WABE-TV (channel 30) is a secondary PBS member television station in Atlanta, Georgia, United States. Owned by Atlanta Public Schools, it is a sister outlet to NPR member station WABE (90.1 FM) and local educational access cable service APS Cable Channel 22. The three outlets share studios on Bismark Road in the Morningside/Lenox Park section of Atlanta; WABE-TV's transmitter is located on New Street Northeast (south of DeKalb Avenue) in the city's Edgewood neighborhood.

WABE-TV was Georgia's first public television station, signing on as WETV in February 1958, and is the only one that is not part of Georgia Public Broadcasting (GPB). It has typically provided a programming mix more reflective of the city of Atlanta than the statewide service from GPB, though duplication between the two has been an issue at times in WABE-TV's history.

History
The Board of Education of the City of Atlanta filed on February 16, 1953, for a construction permit to build a new noncommercial educational television station on Atlanta's reserved channel 30. The Federal Communications Commission granted the application on March 21, 1956; the school board announced that the station would operate from the former Rock Springs School. After delays in tower construction set back the start, the station first signed on the air as WETV, for "Educational Television", on February 17, 1958; test broadcasts had started at the end of 1957.

Channel 30, the first educational television station to sign on in Georgia, focused initially on programs for use in the city's public schools. The initial offering consisted of five high school courses and two at the elementary school level. In addition, the station aired programs from National Educational Television and produced local specialty programming, including Board of Aldermen and Board of Education meetings and programs for senior citizens and Spanish speakers. In 1973, the station began broadcasting on Saturdays for the first time ever.

Parallel to WETV's early years, the University of Georgia built WGTV, channel 8 in Athens, in 1960, and the Georgia Educational Television Network was constructed in the 1960s, providing service to the rest of the state. However, in the early 1980s, when WGTV was amalgamated with Georgia Educational Television to form the present Georgia Public Broadcasting, Governor George Busbee called for the state to negotiate to purchase WETV. The late 1970s and early 1980s also saw other changes: the formation of a Public Broadcasting Association to advise on the operations of WETV and WABE; upset workers who threatened a wildcat strike over work schedule issues; and Fulton County's decision to stop funding WABE and WETV in 1982, which almost led the Atlanta school board to turn both over to GPB. Ultimately, the factor that dissuaded the Board of Education from handing over its broadcasting outlets was the fact that it was a minority school system and had no interest in turning over the services to a predominantly White group.
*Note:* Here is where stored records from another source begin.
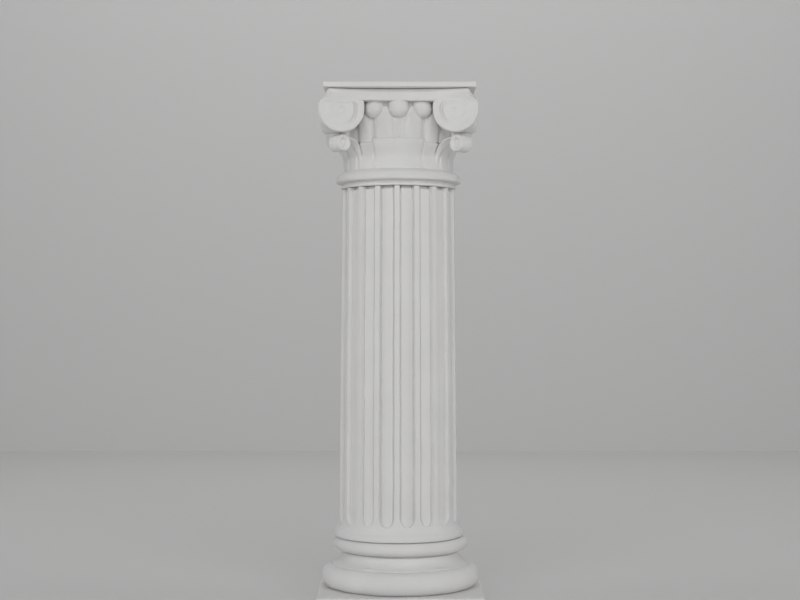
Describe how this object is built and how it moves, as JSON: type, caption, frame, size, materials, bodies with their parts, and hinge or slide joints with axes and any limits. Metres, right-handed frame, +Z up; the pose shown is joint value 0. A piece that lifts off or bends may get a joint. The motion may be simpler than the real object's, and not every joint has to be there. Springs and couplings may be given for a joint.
{
  "type": "fluted plaster column ornament",
  "caption": "Table-top classical column cast in white plaster: square plinth, round moulded base, fluted shaft and a leafy capital with corner volutes.",
  "frame": {"origin": "centre of the square underside, at table level", "axes": "+Z up along the column, -Y to the front"},
  "size_m": [0.0928, 0.0928, 0.3],
  "materials": {
    "base_plaster": "matte",
    "shaft_plaster": "matte",
    "capital_plaster": "matte",
    "plate_plaster": "matte"
  },
  "bodies": {
    "root": {"base": "base_plaster", "shaft": "shaft_plaster", "capital": "capital_plaster", "abacus_plate": "plate_plaster"}
  },
  "joints": []
}
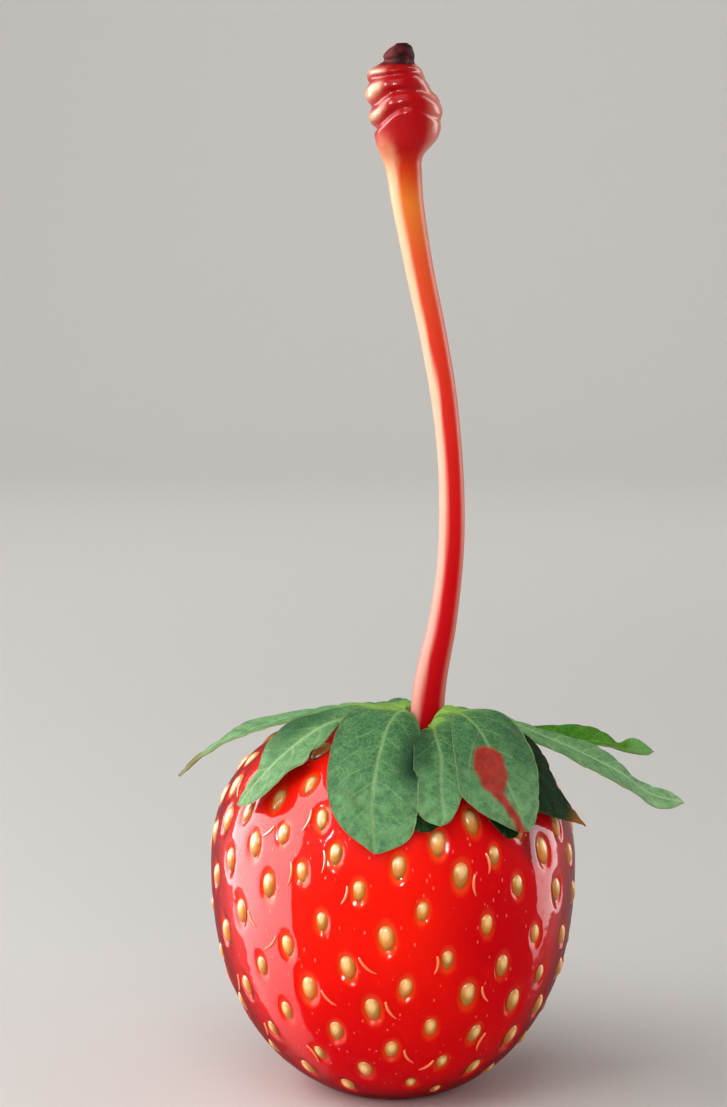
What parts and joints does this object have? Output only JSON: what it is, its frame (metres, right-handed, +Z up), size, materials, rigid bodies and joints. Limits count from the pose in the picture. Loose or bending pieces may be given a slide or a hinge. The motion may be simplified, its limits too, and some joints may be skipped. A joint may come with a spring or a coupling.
{
  "type": "strawberry",
  "caption": "Ripe strawberry with seeded red flesh, a leafy green calyx and a long bent stalk with a swollen end, standing upright on its blunt tip.",
  "frame": {"origin": "centre of the small flat spot at the blunt tip, which the fruit rests on", "axes": "+Z up from the resting spot to the stalk, -Y towards the front, where the two broadest sepals hang down, +X to the fruit's right seen from the front"},
  "size_m": [0.0456, 0.0345, 0.0927],
  "materials": {
    "flesh": "moist glossy ripe strawberry skin, bright red, with a shallow orange-rimmed pit round each seed",
    "seeds": "glossy golden to olive achenes",
    "sepals": "satin green leaf with a fine network of veins, paler underneath and at the margins",
    "stalk": "smooth waxy stalk, crimson at the foot, amber and cream higher up, with a crimson knob and a blackish scar at its end"
  },
  "bodies": {
    "root": {"berry": "flesh", "calyx": "sepals", "stalk": "stalk"}
  },
  "joints": []
}
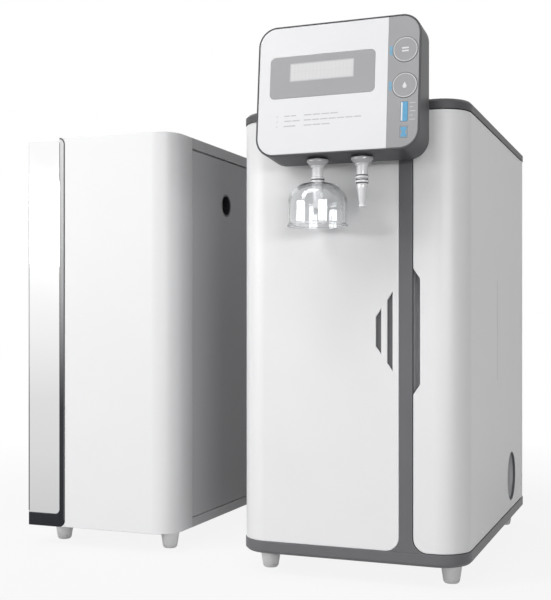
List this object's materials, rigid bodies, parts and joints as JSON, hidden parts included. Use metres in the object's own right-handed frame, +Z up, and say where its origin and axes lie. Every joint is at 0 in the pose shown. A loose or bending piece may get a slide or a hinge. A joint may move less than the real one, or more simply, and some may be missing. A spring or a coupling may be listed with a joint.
{
  "type": "ultrapure water system",
  "caption": "Two-cabinet ultrapure water system: dispensing cabinet with tilted control head, bell and barbed outlets, hinged side cover, and a pretreatment cabinet.",
  "frame": {"origin": "on the bench, at the centre of the box round both cabinets and the bell", "axes": "+Z up, +X to the right seen from the front, -Y out of the cabinets' fronts"},
  "size_m": [0.5566, 0.5494, 0.5824],
  "materials": {
    "white_shell": "smooth satin white",
    "grey_trim": "fine matte grey",
    "dark_housing": "fine matte dark grey",
    "mid_grey_panel": "smooth satin grey",
    "white_face": "smooth white",
    "display_glass": "smooth grey window",
    "blue_light": "clear blue",
    "pale_foot": "matte pale grey",
    "outlet_white": "satin off-white",
    "clear_bell": "clear",
    "mirror": "polished mirror",
    "gloss_black": "gloss black",
    "black_plastic": "matte black",
    "steel": "brushed steel",
    "board_green": "green board",
    "lcd": "pale display",
    "lamp_glass": "clear",
    "cartridge_blue": "satin blue",
    "tube_white": "satin white",
    "motor_grey": "satin painted"
  },
  "bodies": {
    "system": {"main_base_pan": "grey_trim", "main_feet": "pale_foot", "main_left_shell": "white_shell", "main_mullion": "grey_trim", "main_back_panel": "white_shell", "main_top_lid": "grey_trim", "main_divider": "steel", "hinge_pins": "steel", "cover_magnet": "black_plastic", "head_housing": "dark_housing", "head_back_plate": "dark_housing", "face_plate": "white_face", "button_panel": "mid_grey_panel", "display_window": "display_glass", "lcd_module": "lcd", "head_board": "board_green", "status_lights": "blue_light", "head_bracket": "dark_housing", "bell_nozzle": "outlet_white", "barb_nozzle": "outlet_white", "cartridge_rack": "steel", "polishing_cartridge_1": "cartridge_blue", "polishing_cartridge_2": "cartridge_blue", "ro_housing": "white_shell", "uv_chamber": "steel", "uv_lamp": "lamp_glass", "pump_motor": "motor_grey", "pump_head": "black_plastic", "pump_mount": "steel", "valve_body": "black_plastic", "power_supply": "steel", "control_board": "board_green", "internal_tubing": "tube_white", "rear_ports": "black_plastic", "power_inlet": "black_plastic", "left_base_pan": "white_shell", "left_feet": "pale_foot", "left_front_shell": "white_shell", "left_rear_shell": "white_shell", "left_side_panel": "white_shell", "left_top_cap": "white_shell", "strip_carrier": "gloss_black", "mirror_strip": "mirror", "side_port_ring": "black_plastic", "prefilter_bracket": "steel", "sediment_filter": "white_shell", "carbon_filter": "black_plastic", "softener_filter": "cartridge_blue", "storage_tank": "tube_white", "tank_cap": "cartridge_blue"},
    "side_cover": {"side_cover": "white_shell", "side_cover_cup": "grey_trim", "cover_striker": "steel"},
    "button_upper": {"button_upper": "mid_grey_panel"},
    "button_lower": {"button_lower": "mid_grey_panel"},
    "bell_filter": {"bell_stem": "outlet_white", "bell_cover": "clear_bell"},
    "pump_rotor": {"pump_rotor": "steel"},
    "valve_plunger": {"valve_plunger": "steel"},
    "power_rocker": {"power_rocker": "black_plastic"}
  },
  "joints": [
    {"name": "side_cover_hinge", "type": "hinge", "parent": "system", "child": "side_cover", "pos_m": [0.27415, 0.1803, 0.2663], "axis": [0, 0, 1], "range_deg": [0, 90]},
    {"name": "button_upper_press", "type": "slide", "parent": "system", "child": "button_upper", "axis": [0, 0.9957, -0.0924], "range_m": [0, 0.0012], "stiffness_N_per_m": 400},
    {"name": "button_lower_press", "type": "slide", "parent": "system", "child": "button_lower", "axis": [0, 0.9957, -0.0924], "range_m": [0, 0.0012], "stiffness_N_per_m": 400},
    {"name": "bell_pull", "type": "slide", "parent": "system", "child": "bell_filter", "axis": [0, 0, -1], "range_m": [0, 0.013]},
    {"name": "pump_spin", "type": "hinge", "parent": "system", "child": "pump_rotor", "pos_m": [0.09025, -0.0503, 0.0725], "axis": [0, 1, 0], "continuous": true},
    {"name": "valve_lift", "type": "slide", "parent": "system", "child": "valve_plunger", "axis": [0, 0, 1], "range_m": [0, 0.003], "stiffness_N_per_m": 300, "springref_m": -0.002},
    {"name": "rocker_tip", "type": "hinge", "parent": "system", "child": "power_rocker", "pos_m": [0.21425, 0.2264, 0.0955], "axis": [1, 0, 0], "range_deg": [-20, 0]}
  ]
}
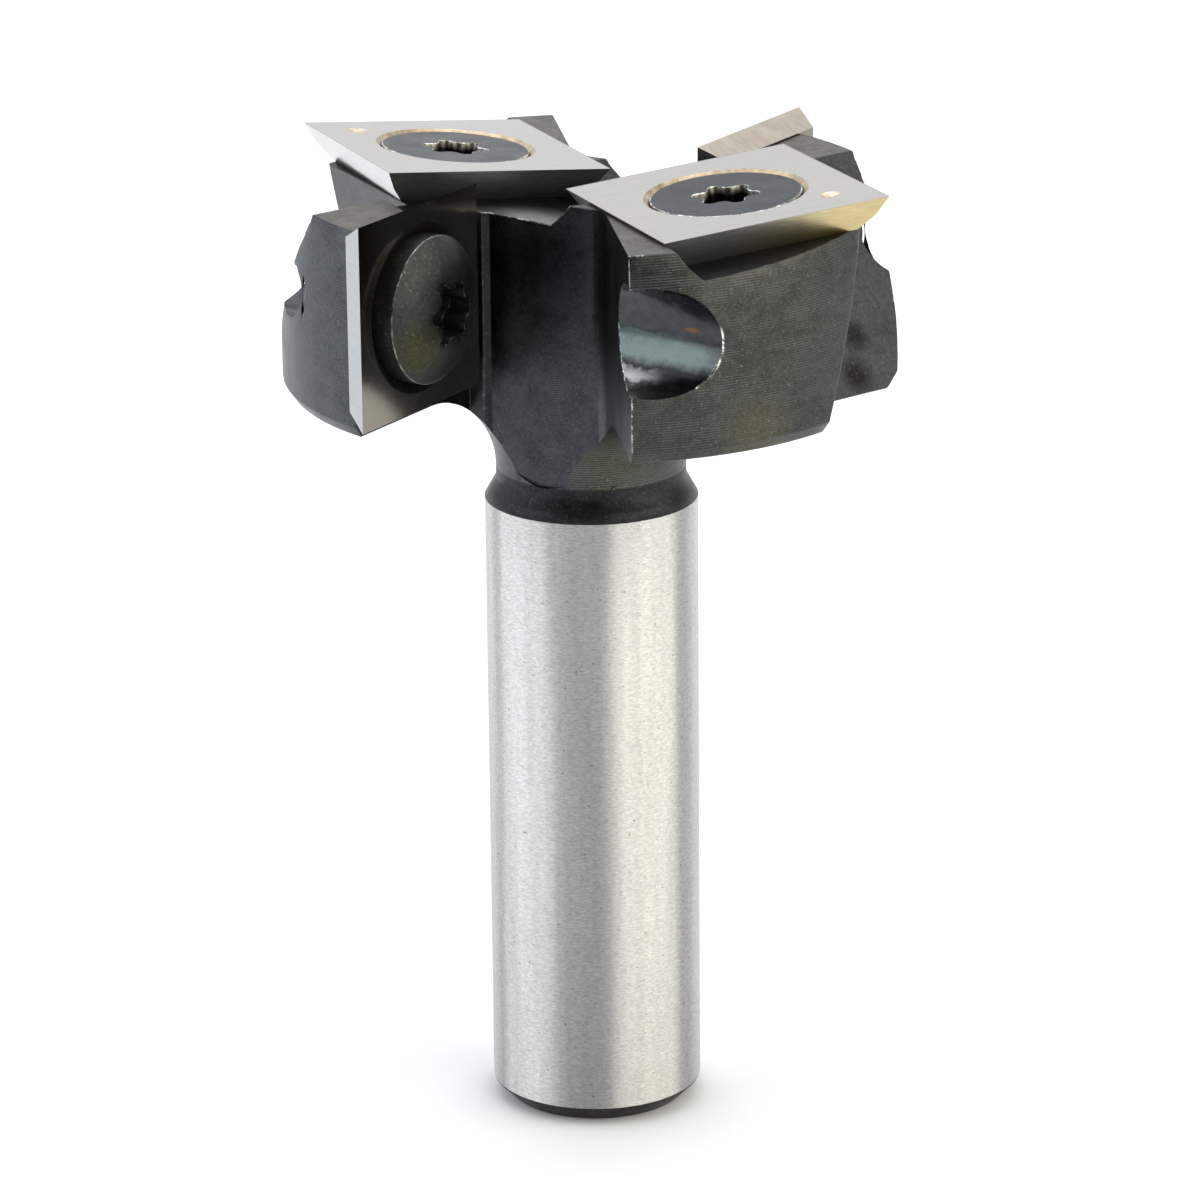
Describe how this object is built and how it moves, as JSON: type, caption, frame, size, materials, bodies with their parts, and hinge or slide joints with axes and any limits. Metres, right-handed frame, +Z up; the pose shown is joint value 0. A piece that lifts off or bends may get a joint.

In 1984, seeking to improve its image, channel 30 changed its call letters to WPBA ("Public Broadcasting Atlanta"). The station periodically explored potential new directions, such as a 1991 study that suggested focusing on local productions and deemphasizing network shows; the same study also suggested a move to a multicultural format for WABE, which drew the ire of public broadcasting supporters. The advisory board campaigned in 1993 to take full control of the stations; this led to its restructuring as the Atlanta Educational Telecommunications Collaborative in 1994. After the handover, WPBA more than doubled its annual budget thanks to increased corporate and viewer donations, and its number of members tripled; however, much of this came from airing PBS programming, prompting more concern by some donors of overlap with GPB. The statewide network made another overture to take over WPBA and WABE, which the Atlanta Board of Education rebuffed, with the racial composition of channel 30's management compared to the state agency again being cited.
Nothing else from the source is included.